IT’S IMPORTANT TO HAVE ALLIES OUT THRE ON SUNDAY. YOU AND SAM ARE THE ONLY DODGE CARS OUT THERE. IS IT HARDER TO MAKE FRIENDS BECAUSE YOU ARE THE POINTS LEADER? “I don’t know, I haven’t thought about that. I’ll be glad to have Sam’s help, that’s for sure, and I know that he’s been a good teammate. I’m looking forward to working with him. I think we’ve worked pretty well together this year, whether it’s Nationwide or Cup. But as far as the other drivers, I go into the race not expecting to have any help from anyone and playing it from there.”

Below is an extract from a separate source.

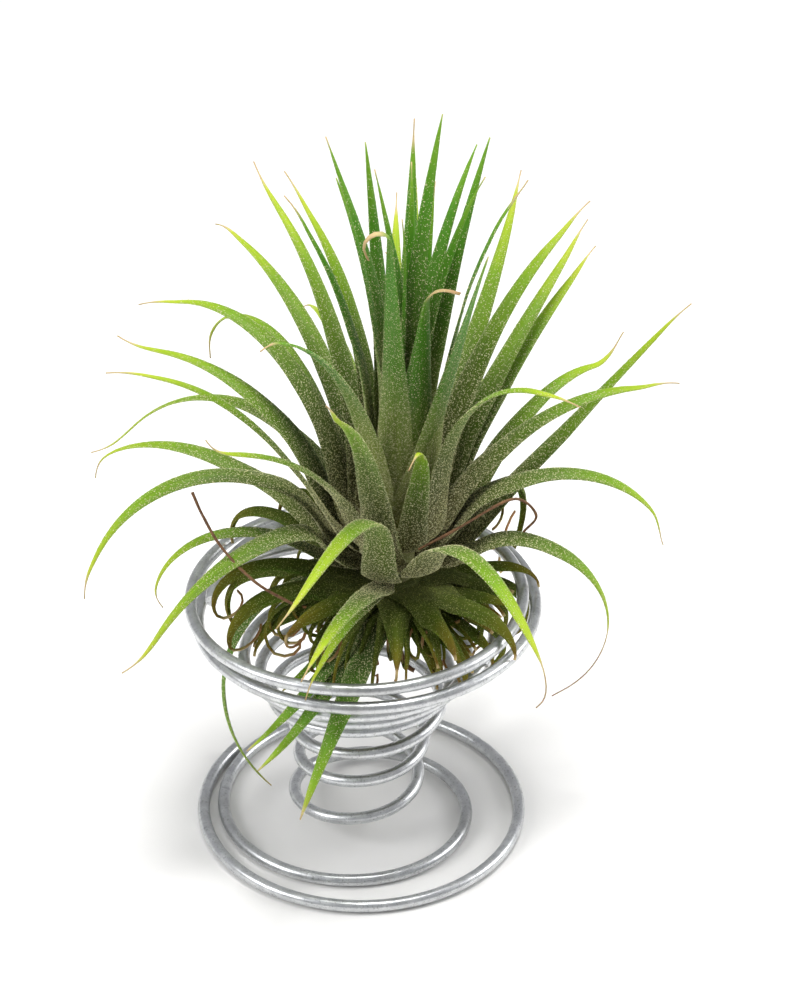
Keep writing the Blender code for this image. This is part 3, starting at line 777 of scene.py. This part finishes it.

DOES IT MAKE YOU NERVOUS THAT SEVEN RACES FROM NOW THAT YOU’LL BE DRIVING FOR ANOTHER MANUFACTURER? “I wouldn’t say nervous. I look at the sport and it’s a constant evolution and even though that Dodge has done a great job this year, there’s no guarantee, even if they were involved next year, that there would be the best or the worst. You don’t know. I think that it’s the wrong way to look at it based off of past history. Chevrolet has run well for a number of years and there’s something to be said for that. To my gut, I look at things such as how committed the manufacture is to keeping up with that evolution? And that’s what I look to towards the future. I don’t look to the present to predict future performance. I like what I see out of Ford and how they plan on evolving for the foreseeable future. I’m confident that even if things don’t jump out of the gate in 2013 at the performance level that ended in 2012, that they can’t get there, if not better.”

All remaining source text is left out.